[Rows from a 3D modeling dataset]
══════

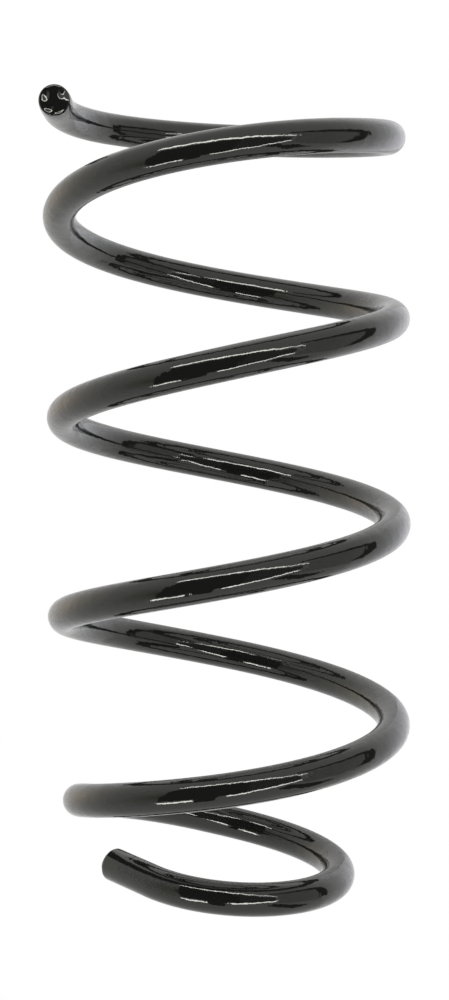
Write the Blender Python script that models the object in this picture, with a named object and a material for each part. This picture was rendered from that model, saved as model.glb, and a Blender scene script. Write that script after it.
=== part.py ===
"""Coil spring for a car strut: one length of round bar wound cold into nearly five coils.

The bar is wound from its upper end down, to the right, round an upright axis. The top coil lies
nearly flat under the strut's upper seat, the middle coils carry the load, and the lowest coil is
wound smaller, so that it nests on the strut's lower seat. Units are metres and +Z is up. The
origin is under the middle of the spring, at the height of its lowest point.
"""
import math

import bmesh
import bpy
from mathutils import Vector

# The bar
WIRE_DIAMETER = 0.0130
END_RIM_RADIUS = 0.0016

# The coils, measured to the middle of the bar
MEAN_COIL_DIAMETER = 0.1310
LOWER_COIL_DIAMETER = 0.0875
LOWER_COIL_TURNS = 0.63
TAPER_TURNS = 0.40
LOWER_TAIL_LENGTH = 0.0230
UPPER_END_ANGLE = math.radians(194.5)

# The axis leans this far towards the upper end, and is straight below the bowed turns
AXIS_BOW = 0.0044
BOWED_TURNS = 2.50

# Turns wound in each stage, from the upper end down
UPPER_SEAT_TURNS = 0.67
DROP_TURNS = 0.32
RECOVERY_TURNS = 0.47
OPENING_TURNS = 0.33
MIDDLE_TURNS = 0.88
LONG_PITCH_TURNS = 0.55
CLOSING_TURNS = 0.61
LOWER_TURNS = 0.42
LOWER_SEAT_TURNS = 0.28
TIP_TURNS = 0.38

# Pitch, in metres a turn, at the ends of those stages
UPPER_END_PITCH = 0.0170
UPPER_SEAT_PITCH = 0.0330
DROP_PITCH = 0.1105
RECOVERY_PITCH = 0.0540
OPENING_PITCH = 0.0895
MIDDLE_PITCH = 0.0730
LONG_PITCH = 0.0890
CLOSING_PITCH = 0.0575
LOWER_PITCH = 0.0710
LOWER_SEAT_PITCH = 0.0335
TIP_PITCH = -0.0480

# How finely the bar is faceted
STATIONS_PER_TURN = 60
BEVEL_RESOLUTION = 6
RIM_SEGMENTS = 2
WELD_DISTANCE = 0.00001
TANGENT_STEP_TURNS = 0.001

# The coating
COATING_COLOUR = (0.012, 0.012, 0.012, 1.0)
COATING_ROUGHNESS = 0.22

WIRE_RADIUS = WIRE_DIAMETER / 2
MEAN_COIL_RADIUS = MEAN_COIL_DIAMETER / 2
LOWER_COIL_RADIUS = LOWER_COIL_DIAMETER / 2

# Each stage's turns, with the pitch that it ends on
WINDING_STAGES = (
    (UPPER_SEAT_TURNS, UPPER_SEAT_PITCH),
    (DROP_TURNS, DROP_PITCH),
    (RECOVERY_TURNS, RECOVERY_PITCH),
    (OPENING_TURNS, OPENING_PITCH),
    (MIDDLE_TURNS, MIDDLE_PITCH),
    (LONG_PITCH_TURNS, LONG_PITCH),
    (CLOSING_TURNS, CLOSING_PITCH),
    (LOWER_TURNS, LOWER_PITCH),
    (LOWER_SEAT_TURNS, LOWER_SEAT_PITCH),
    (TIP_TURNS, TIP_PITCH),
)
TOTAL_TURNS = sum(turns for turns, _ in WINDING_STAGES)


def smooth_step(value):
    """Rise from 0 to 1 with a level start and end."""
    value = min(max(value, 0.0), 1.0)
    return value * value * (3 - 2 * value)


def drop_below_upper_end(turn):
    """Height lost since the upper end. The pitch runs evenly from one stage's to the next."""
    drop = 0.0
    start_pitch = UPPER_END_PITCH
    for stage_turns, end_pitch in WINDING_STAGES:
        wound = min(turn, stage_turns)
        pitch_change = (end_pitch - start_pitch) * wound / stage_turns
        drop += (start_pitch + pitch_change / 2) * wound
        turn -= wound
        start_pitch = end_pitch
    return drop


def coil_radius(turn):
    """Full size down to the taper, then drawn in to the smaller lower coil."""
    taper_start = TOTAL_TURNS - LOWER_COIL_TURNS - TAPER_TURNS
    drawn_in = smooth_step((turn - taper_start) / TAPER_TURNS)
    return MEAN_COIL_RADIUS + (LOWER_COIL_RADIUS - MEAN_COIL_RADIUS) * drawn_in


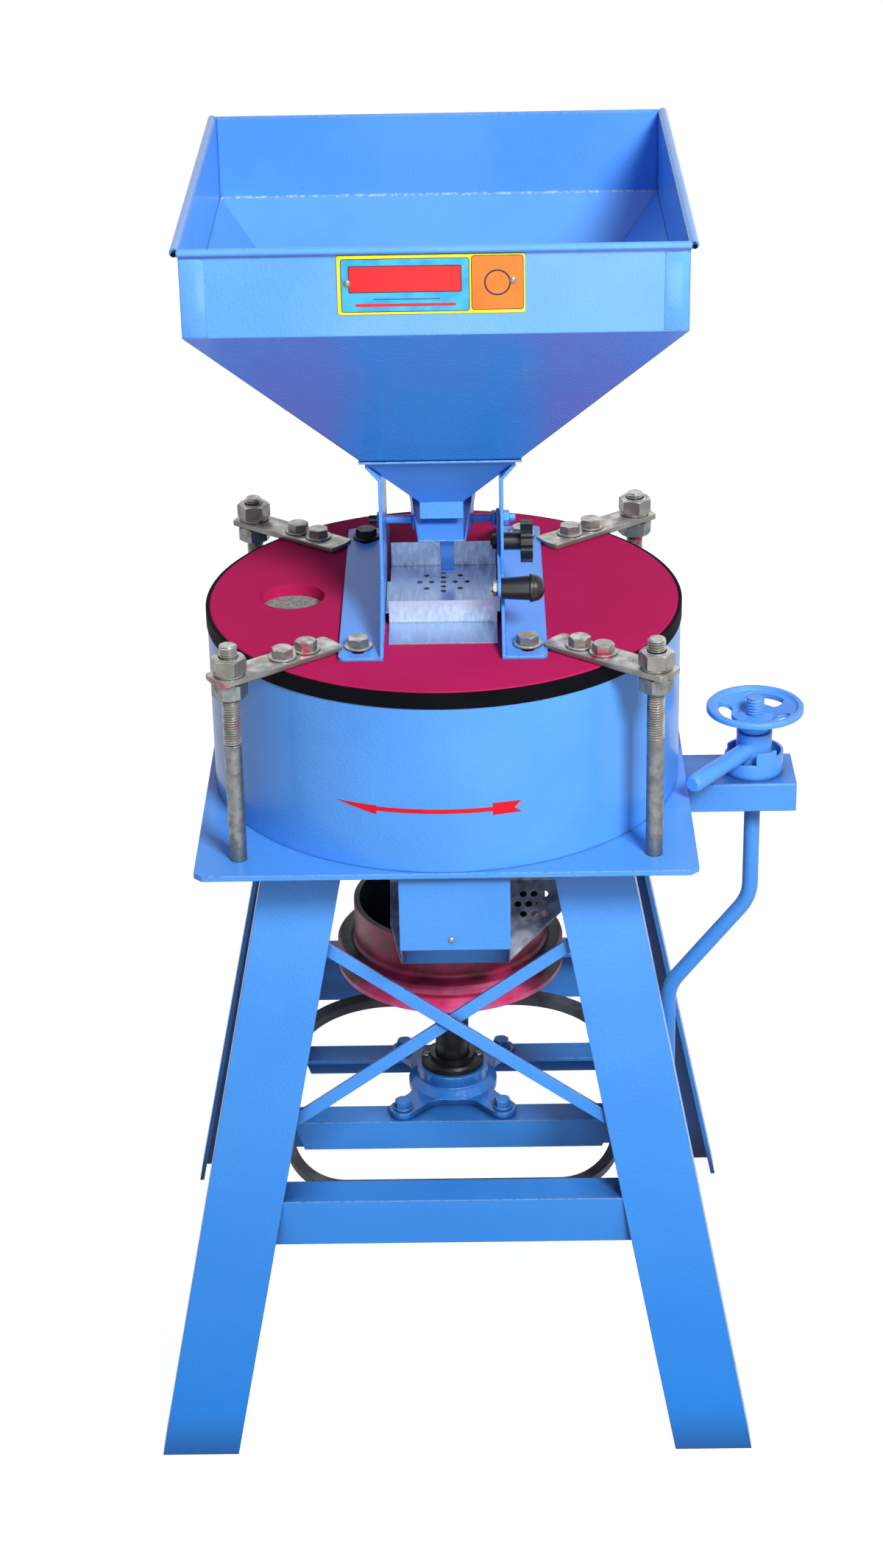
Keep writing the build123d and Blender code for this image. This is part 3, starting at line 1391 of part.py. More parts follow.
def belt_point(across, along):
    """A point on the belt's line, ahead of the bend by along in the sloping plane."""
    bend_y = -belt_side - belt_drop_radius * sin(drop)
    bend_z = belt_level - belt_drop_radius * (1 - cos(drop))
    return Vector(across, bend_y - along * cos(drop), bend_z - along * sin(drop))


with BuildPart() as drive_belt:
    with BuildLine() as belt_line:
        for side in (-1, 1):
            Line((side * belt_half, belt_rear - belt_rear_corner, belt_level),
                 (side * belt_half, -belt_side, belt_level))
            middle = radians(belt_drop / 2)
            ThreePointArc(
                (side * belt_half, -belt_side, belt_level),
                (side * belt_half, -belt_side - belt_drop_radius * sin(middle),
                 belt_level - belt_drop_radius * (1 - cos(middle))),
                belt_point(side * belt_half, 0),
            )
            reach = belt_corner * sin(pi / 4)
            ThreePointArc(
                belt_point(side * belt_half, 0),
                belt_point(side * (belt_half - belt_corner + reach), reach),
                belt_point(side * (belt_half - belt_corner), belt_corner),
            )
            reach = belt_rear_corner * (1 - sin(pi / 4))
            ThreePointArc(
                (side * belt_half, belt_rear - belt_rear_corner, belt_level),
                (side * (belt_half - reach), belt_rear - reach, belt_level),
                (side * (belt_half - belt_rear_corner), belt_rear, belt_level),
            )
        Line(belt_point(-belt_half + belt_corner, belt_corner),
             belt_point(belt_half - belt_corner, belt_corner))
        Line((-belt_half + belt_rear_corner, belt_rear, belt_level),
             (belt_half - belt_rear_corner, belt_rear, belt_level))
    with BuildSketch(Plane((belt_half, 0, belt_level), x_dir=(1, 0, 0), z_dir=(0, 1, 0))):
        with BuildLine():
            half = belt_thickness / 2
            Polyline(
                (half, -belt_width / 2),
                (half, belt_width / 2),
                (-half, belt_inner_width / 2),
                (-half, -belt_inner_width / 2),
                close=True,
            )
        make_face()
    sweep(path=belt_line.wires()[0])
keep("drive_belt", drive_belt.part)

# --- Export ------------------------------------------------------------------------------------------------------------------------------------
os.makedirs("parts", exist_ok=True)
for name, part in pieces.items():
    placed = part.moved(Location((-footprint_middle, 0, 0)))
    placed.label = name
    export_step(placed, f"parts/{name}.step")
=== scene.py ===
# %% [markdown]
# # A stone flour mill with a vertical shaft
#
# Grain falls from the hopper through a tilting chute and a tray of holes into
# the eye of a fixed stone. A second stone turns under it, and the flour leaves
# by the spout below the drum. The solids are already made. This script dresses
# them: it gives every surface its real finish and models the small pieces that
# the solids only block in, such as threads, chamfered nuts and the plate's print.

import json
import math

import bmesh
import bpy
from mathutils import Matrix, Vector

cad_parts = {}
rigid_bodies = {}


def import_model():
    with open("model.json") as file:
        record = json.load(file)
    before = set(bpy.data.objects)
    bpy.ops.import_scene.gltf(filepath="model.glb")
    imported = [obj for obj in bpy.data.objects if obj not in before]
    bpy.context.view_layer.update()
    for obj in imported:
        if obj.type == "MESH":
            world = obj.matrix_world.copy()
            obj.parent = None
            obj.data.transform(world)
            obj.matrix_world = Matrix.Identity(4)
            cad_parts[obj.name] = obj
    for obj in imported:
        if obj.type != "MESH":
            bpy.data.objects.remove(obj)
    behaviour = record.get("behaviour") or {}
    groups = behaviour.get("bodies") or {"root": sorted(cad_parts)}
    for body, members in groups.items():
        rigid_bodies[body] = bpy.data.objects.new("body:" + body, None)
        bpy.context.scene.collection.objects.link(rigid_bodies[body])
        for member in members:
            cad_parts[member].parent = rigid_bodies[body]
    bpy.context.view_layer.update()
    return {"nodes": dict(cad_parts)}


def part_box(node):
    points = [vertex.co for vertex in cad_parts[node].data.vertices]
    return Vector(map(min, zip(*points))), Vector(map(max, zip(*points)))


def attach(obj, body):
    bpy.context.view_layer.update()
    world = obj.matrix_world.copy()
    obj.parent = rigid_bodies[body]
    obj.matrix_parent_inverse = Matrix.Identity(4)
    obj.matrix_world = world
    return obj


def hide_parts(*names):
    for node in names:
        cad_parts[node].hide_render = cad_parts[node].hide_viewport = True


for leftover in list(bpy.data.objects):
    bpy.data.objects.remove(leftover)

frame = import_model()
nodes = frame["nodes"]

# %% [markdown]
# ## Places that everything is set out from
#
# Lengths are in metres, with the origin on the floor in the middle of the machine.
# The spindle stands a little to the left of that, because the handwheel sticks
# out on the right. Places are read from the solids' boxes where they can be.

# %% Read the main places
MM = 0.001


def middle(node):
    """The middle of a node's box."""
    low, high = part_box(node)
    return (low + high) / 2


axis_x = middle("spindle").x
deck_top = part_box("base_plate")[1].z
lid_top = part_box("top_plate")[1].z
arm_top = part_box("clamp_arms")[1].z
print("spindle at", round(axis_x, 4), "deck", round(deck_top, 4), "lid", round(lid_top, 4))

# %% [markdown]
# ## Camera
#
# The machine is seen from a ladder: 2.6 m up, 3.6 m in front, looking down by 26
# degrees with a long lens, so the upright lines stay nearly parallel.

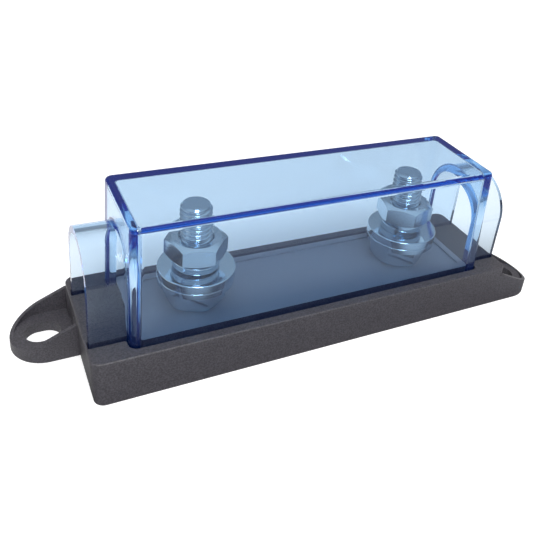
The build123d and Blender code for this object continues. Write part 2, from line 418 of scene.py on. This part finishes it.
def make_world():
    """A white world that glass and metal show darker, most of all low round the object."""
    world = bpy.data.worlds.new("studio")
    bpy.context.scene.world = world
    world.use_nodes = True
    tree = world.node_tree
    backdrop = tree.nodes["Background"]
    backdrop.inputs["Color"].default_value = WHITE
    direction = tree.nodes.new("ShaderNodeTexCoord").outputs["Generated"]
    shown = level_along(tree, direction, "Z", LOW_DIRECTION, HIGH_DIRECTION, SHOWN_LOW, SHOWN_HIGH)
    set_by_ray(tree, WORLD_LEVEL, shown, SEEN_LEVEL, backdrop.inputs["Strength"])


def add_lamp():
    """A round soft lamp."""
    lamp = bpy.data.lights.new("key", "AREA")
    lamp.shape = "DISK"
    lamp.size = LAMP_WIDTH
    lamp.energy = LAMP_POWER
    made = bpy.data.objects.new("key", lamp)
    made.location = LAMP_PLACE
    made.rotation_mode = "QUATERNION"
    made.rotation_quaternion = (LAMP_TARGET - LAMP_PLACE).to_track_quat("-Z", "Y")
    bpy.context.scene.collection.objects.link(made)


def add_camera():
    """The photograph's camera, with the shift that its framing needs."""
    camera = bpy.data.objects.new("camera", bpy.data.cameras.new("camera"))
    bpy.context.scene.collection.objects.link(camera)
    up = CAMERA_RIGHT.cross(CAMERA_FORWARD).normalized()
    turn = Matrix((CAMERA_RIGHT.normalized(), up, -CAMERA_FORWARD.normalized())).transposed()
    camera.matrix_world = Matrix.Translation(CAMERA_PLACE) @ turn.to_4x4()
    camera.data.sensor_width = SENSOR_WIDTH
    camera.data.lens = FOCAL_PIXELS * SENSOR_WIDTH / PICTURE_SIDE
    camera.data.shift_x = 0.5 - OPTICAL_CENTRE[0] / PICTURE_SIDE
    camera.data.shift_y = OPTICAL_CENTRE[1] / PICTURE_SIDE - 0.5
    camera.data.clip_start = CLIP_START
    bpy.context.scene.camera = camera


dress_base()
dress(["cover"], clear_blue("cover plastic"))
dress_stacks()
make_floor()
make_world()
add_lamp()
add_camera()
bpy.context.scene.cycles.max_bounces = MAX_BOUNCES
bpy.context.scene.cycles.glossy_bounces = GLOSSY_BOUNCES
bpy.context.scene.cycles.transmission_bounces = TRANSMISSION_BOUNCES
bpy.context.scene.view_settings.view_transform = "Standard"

══════

YOUR GOAL — Only lines holding the string "record" are wanted; gather each one from the entries above.

ANSWER TO THE PROBLEM —
        record = json.load(file)
    behaviour = record.get("behaviour") or {}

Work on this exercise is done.